Keep writing until it sinks in.

Anonymous said...

John, I'm sure I speak for many Duke alumni who have been reading your thoughtful posts for these many months when I say thank you for all your wonderful work. I wish you would get an intellectually honest response from Prof. Holloway, but I won't hold my breath waiting for it.--'67 Alum

Anonymous said...

Great letter. I love how you limit this verbose abuser of the English language to 1500 words. She sure can go on.

Anonymous said...

Excellent work, John. But you're wasting your time. Duke and Brodhead apparently aren't embarrassed by these intellectually embarrassing professors.

Anonymous said...

The verbosity, incoherence, and mental sloppiness of Holloway and other DU profs trying to defend an event that didn't happen, under the guise that it might have happened (see Rev Sharpton, re: Tawana Brawley) confirms my conclusion that outside of Trinity DU is still a great univerity. Within Trinity, it is nothing.
JJH DU 74 School of the Environment

Anonymous said...

John, I fear she may get only one sentence of nonsense in at 1,500 words, which may likely be suggesting that nothing ever said by anyone would have anything to do with the statement about to be made, except perhaps one's own emotional state, or flight of fancy, which is, of course, the center of the moral, scratch the moral, merely, universe. How do you like it so far? sic semper tyrannis

Anonymous said...

Dean Holloway’s article (or reprise of similar remarks made in other contexts) clearly evokes consternation and ridicule for an academic, in an era in which Strunk and White is cheaply available to all, who still believes that inflated rhetoric enhances the validity of an argument. Many readers seem to conclude that there is no “There there.” But there is at least documentary value in her paper, which demonstrates among other things how easily the essential crux of the LaxHoax, equal justice for all, can be displaced by the solipsistic notion that women and blacks--and college administrators who happen to be both--are the most oppressed members of our society. (I need hardly mention the present increasing rate of vilification, violence towards, and even murder of homosexual citizens that is hardly unrelated to the mounting rhetoric of opportunistic politicians and clergy.) Perhaps this confessional tone is what readers of the journal in which it appears want and expect.
But beyond questions of style and self-pity, the problem of self analysis remains, especially at a time when, at least in Durham, some African Americans appear to be reverting to habits of thought more characteristic of southern whites of the previous mid-century, as several contributors have pointed out. Perhaps Dean Holloway might reconsider the work of James Baldwin, one of the most precise stylists of American English, and ask herself if this passage from “The Fire Next Time” might not, mutatis mutandis, have something to say to the present discussion:

“Something very sinister happens to the people of a country when they begin to distrust their own reactions as deeply as they do here, and become as joyless as they have become. It is this individual uncertainty on the part of white American men and women, this inability to renew oneself at the foundation of their own lives, that makes the discussion, let alone the elucidation, of any conundrum--that is, any reality--so supremely difficult. The person who distrusts himself has no touchstone for reality--this touchstone can only be oneself. Such a person interposes between himself and reality nothing less than a labyrinth of attitudes. And these attitudes, furthermore, though the person is usually unaware of it (is unaware of so much!), are historical and public attitudes. They do not relate to the present any more than they relate to the person. Therefore, whatever white people do not know about Negroes reveals, precisely and inexorably, what they do not know about themselves.”

Anonymous said...

Your attack on Prof Holiday in today's post is yet another example of Duke lax appologists attempting to attack the messengers of cultural truth.
Did you not even read the artical whose link you provided? This woman is laboring on a comitee (mentioned 5 separate times). How can you expect her to find the time to compose a reasoned concise 1,500 word response?

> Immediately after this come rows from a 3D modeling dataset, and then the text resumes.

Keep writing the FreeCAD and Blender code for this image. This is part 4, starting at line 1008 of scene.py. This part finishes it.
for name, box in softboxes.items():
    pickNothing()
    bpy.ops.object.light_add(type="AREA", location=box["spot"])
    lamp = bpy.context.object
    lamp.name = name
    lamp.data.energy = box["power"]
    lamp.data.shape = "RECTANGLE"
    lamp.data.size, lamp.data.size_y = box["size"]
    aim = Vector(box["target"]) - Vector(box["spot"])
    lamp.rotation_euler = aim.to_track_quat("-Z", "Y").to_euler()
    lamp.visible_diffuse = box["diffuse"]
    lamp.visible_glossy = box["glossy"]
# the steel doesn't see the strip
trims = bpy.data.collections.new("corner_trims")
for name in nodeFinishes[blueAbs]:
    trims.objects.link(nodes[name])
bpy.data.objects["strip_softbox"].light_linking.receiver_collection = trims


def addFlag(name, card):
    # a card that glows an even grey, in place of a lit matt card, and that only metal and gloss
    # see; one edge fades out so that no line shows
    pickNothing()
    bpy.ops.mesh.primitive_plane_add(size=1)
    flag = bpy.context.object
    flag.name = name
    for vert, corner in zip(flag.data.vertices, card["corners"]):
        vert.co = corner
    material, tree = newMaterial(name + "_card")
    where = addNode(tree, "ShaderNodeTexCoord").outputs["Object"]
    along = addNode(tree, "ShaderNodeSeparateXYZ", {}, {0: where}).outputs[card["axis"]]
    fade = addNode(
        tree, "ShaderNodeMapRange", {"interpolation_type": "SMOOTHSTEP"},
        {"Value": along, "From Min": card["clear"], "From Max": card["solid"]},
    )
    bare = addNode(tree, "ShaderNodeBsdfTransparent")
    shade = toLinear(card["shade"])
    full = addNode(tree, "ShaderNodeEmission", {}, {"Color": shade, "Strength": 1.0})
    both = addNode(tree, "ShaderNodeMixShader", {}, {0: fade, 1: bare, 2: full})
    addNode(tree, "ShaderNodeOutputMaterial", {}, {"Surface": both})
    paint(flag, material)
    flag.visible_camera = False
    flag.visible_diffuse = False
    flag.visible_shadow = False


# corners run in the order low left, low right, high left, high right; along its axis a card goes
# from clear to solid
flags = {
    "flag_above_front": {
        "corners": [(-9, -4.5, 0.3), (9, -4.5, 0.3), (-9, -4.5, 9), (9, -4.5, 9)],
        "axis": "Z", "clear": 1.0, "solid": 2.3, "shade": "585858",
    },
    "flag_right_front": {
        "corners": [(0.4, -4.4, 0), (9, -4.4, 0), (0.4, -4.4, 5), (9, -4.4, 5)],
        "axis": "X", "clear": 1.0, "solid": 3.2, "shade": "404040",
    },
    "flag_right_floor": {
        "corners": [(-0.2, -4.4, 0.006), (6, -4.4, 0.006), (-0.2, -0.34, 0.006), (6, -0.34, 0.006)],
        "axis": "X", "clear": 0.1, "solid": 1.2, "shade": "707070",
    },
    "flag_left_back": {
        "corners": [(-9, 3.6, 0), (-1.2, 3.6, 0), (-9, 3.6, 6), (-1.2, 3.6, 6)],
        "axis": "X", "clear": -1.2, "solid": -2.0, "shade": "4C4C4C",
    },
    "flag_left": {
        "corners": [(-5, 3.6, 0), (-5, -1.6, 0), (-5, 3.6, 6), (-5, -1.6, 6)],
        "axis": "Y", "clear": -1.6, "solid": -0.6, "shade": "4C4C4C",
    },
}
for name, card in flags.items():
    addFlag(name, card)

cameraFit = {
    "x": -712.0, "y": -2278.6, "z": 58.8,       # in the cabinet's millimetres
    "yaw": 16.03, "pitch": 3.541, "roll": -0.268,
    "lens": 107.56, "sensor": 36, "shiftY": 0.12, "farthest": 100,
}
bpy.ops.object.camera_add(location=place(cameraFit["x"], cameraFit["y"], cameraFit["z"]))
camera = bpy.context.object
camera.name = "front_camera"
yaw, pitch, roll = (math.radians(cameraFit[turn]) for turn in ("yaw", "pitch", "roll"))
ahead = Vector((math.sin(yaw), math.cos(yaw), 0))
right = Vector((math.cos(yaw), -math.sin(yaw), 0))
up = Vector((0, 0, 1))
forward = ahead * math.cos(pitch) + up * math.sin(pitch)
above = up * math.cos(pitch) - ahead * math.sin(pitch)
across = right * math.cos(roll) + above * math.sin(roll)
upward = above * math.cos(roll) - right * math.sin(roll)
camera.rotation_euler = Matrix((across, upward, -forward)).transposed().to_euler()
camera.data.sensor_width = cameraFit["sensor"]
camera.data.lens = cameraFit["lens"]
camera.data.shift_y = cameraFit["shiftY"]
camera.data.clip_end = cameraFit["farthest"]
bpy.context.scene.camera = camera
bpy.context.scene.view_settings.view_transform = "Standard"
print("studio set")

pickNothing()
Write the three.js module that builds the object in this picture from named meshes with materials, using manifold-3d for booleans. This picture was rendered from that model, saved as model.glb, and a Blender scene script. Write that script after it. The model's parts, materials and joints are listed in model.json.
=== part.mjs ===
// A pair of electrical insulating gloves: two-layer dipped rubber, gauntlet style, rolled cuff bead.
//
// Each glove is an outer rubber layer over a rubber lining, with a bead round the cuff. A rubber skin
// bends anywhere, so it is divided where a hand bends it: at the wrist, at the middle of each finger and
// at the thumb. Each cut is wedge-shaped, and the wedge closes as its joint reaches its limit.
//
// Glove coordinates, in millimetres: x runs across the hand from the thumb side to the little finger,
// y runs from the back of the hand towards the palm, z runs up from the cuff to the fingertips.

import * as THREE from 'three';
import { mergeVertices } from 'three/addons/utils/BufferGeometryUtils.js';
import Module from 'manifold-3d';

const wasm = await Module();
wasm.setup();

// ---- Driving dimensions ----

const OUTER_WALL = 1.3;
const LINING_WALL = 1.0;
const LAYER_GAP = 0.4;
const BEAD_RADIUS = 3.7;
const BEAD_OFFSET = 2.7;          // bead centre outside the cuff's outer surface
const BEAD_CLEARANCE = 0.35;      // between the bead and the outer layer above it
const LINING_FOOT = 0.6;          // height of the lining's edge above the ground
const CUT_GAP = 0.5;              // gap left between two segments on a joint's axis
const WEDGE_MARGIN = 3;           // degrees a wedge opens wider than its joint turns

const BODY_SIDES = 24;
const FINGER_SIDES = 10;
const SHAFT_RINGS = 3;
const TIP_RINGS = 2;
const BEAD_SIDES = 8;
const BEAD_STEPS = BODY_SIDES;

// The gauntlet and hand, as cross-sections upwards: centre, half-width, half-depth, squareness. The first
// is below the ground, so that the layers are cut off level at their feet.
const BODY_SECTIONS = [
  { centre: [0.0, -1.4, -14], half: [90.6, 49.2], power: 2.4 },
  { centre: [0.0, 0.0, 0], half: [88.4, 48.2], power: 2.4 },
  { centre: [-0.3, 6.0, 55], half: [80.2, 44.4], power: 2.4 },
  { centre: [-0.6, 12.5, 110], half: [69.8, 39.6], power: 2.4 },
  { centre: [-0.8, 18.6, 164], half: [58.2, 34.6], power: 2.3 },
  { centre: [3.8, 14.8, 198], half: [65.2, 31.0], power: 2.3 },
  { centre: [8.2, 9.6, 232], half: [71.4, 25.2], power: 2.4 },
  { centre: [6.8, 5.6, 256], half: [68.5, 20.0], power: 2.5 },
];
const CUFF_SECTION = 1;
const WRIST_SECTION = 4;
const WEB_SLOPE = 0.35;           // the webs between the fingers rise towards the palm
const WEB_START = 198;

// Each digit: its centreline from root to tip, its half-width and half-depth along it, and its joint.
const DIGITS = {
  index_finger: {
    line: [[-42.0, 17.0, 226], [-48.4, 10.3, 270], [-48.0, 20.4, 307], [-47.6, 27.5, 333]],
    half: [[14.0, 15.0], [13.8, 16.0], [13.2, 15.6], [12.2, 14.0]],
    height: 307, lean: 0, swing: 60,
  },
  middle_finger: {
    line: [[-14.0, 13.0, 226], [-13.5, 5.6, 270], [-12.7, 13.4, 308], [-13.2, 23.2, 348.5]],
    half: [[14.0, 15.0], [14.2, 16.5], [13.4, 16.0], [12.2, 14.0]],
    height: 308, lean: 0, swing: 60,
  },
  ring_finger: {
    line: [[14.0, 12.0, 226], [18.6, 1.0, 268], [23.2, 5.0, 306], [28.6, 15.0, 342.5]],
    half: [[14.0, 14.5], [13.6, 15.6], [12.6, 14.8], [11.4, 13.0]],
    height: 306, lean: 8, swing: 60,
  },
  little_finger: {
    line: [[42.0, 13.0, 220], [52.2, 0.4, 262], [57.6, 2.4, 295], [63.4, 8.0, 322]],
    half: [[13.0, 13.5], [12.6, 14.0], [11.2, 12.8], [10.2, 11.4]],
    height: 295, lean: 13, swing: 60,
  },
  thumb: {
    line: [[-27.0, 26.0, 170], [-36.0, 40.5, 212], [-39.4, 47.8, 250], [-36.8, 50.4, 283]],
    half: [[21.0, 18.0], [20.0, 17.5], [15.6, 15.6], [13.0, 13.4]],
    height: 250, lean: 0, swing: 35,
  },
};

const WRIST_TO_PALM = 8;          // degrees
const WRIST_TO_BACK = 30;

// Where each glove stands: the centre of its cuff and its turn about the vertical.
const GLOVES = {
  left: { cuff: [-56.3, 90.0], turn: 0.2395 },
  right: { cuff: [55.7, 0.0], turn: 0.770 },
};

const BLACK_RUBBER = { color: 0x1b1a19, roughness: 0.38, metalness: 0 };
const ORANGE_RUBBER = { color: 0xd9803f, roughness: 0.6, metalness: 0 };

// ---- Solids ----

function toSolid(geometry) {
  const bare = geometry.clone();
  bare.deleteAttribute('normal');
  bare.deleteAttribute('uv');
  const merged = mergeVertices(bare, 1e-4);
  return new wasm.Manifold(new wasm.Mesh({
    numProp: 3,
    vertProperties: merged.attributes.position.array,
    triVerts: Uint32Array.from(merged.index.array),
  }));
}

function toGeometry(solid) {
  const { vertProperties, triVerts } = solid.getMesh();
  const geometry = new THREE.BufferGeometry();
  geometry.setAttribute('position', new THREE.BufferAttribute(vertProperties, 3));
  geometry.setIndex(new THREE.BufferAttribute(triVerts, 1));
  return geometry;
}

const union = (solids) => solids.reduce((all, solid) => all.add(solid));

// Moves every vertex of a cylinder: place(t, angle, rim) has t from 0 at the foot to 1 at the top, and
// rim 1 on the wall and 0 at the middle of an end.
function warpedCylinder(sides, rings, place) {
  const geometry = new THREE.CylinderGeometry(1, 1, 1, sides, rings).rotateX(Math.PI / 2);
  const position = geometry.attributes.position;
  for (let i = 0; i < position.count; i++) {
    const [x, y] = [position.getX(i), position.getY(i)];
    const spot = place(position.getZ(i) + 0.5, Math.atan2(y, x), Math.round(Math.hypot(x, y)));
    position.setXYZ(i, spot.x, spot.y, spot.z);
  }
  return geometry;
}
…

You might as well ask her to vote republican.

JWM said...

To kbp,

Thank you. I always appreciate hearing from you. Also, the "work" you do on the net "speading the word."

Anon@5:15pm and '67 Alum,

Thank you for the nice words. You're right about not holding our breaths but there are other "gains" in writing her.

See a seperate post.

Anon@5:44 pm,

Thank you for the nice words. I smiled at "limit this verbose etc."

I may not hear from her but there's always the chance she'll do just what you have in mind.

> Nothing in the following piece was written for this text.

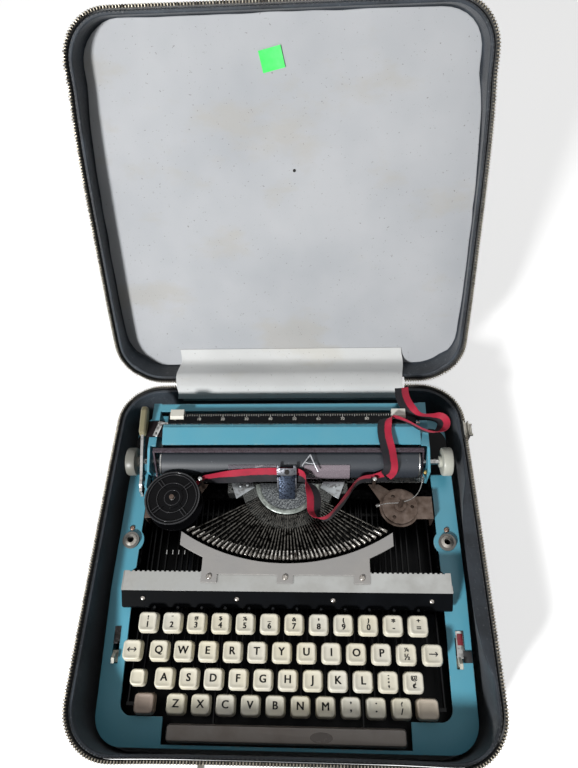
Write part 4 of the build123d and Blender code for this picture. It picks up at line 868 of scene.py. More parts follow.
def dishPoint(row, over):
    # y and z this far over the middle of a row's dishes
    return keys["y"][row], keys["top"][row] + keys["rise"] - dishDeep + over


def legendAt(text, x, row):
    y, z = dishPoint(row, 0.00006)
    if isinstance(text, tuple):
        return (boldLetter(text[0], (x, y + keys["markUp"], z), keys["mark"])
            + boldLetter(text[1], (x, y - keys["figureDown"], z), keys["figure"]))
    return boldLetter(text, (x, y, z), keys["letter"])


def arrowMark(x, row, heads):
    # arrow of flat strips, with one head or two
    y, z = dishPoint(row, 0.00008)
    marks = [block((x, y, z), arrow["shaft"])]
    for side in heads:
        for lean in (-1, 1):
            spot = (x + side * arrow["out"], y + lean * arrow["aside"], z)
            marks.append(block(spot, arrow["head"], turn=(0, 0, -side * lean * arrow["turn"])))
    return marks


for row, body in enumerate(rows):
    xs = [keys["first"] + keys["pitch"] * (keys["shift"][row] + k) for k in range(keys["count"][row])]
    plate = joined(body.replace("_keys", "") + "Caps", [capAt("letter", x, row) for x in xs])
    dressed(plate, body, "key_plastic", smooth=50)
    words = [mark for x, text in zip(xs, legends[row]) for mark in legendAt(text, x, row)]
    fitted(body.replace("_keys", "") + "Legends", words, body, "key_plastic", ink)
for body, cap, x, row, heads in (("margin_release_key", "letter", -0.1182, 1, (-1, 1)),
        ("back_space_key", "letter", 0.113, 1, (1,)), ("shift_lock_key", "lock", -0.1129, 2, ())):
    fitted(body + "_cap", [capAt(cap, x, row)], body, "key_plastic", smooth=50)
    if heads:
        fitted(body + "_arrow", arrowMark(x, row, heads), body, "key_plastic", ink)
# the left shift's brown-grey colour is painted shade: the key lies in the shadow of the case's left wall
for name, x, finishName, colour, aged, rough in (
        ("leftShift", -0.1074, "shadowedCream", "#A6998E", "#948377", 0.32),
        ("rightShift", 0.108, "darkCream", "#C9C0B0", "#B7A998", 0.3)):
    plastic = moulded(finishName, {"colour": colour, "aged": aged, "rough": rough, "ageing": 0.8})
    fitted(name + "Cap", [capAt(name, x, 3)], "shift_keys", "key_plastic", plastic, smooth=50)
for cap in caps.values():
    bpy.data.objects.remove(cap)

# Space bar: rounded bar with a worn oval on its top

space = {"x": (-0.089, 0.0915), "y": (-0.139, -0.1265), "top": 0.036, "height": 0.0063, "over": 0.0002,
    "corner": 0.0025, "rim": 0.0011, "narrow": (0.992, 0.87, 1), "worn": (0.0283, -0.1338),
    "wornReach": (0.0085, 0.0036)}
(left, right), (near, far) = space["x"], space["y"]
spaceMiddle = Vector(((left + right) / 2, (near + far) / 2,
    space["top"] + space["over"] - space["height"] / 2))
spaceCap = startPiece("spaceCap", "cube", size=1, location=spaceMiddle,
    scale=(right - left + 2 * space["over"], far - near + 2 * space["over"], space["height"]))
roundEdges(upright, space["corner"], 4)
pick("faces", lambda middle, face: face.normal.z > 0.9)
bpy.ops.transform.resize(value=space["narrow"], center_override=spaceMiddle)
pick("faces", lambda middle, face: face.normal.z < -0.9)
bpy.ops.mesh.delete(type="ONLY_FACE")
roundEdges(lambda middle, edge: middle.z > space["top"], space["rim"], 3)
modify(spaceCap, "BEVEL", width=0.0002, segments=1, limit_method="ANGLE", angle_limit=0.6)
dressed(spaceCap, "space_bar", "space_plastic", smooth=45)
wornSpace = moulded("wornGreyPlastic", {"colour": "#4A3E36", "aged": "#5E534B", "rough": 0.2, "patch": 0.006})
wornPatch = rounds((*space["worn"], space["top"] + 0.00021), 1, 0.00006, corners=28)
wornPatch.name = "wornOval"
stretched(wornPatch, (*space["worn"], 0), (*space["wornReach"], 1))
dressed(wornPatch, "space_bar", "space_plastic", wornSpace)
print("keys done")

# Ribbon: one loose inked strip, twisted as it lies, in two stretches; cuts are the points across its width
ribbon = {"width": 0.012, "thick": 0.0003, "cuts": 5, "cup": 0.0006, "waves": 190}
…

You read me right on the 1500 limit.

Anon @3:31 pm,

Thanks for the nice words. It doesn't seem at times there's no point to it and the Univerisity has clearly set the faculty bar too low.

But I'm a "light a candle guy." I hope you stay with the fight and raise you voice as appropriate.

One part of this fight is about justice for a group of young people and their families. But another part of it is Duke can't be dominated by a group like the 88.

jjh,

I hope you're right that the problems are limited to Trinity but I wonder if they haven't spread to other places (parts of G and Law, for eg)

Thank you for commenting.

Anon @ 11:11 pm,

Loved you comment especially the part about the 1500 word sentence.

Shhh. If she hears about what you said, she may take it as a challenge.

I see your sic semper ... comments on other threads and always appreciate them.

Anon@2:53 am,

What a thoughtful, informed, literate comment. I hope you consider sending it on to Holloway with a cover note.

email: karla.holloway@duke.edu

Joe,

Glad to get you comment. You seem to be becoming a "regular." I'm glad for that too.

Dear Wayne,

We won't agree but you made a comment within the bounds of debate.

I hope you keep visiting.

Thank you to you all.

John

Anonymous said...

She thanked 2 people for editing that garbage. Can you imagine what the original looked like?

Anonymous said...

To JWM

Please reread my original post. I thought my sarcasm was apparent. Not to worry this case leaves room for much broader sarcasm.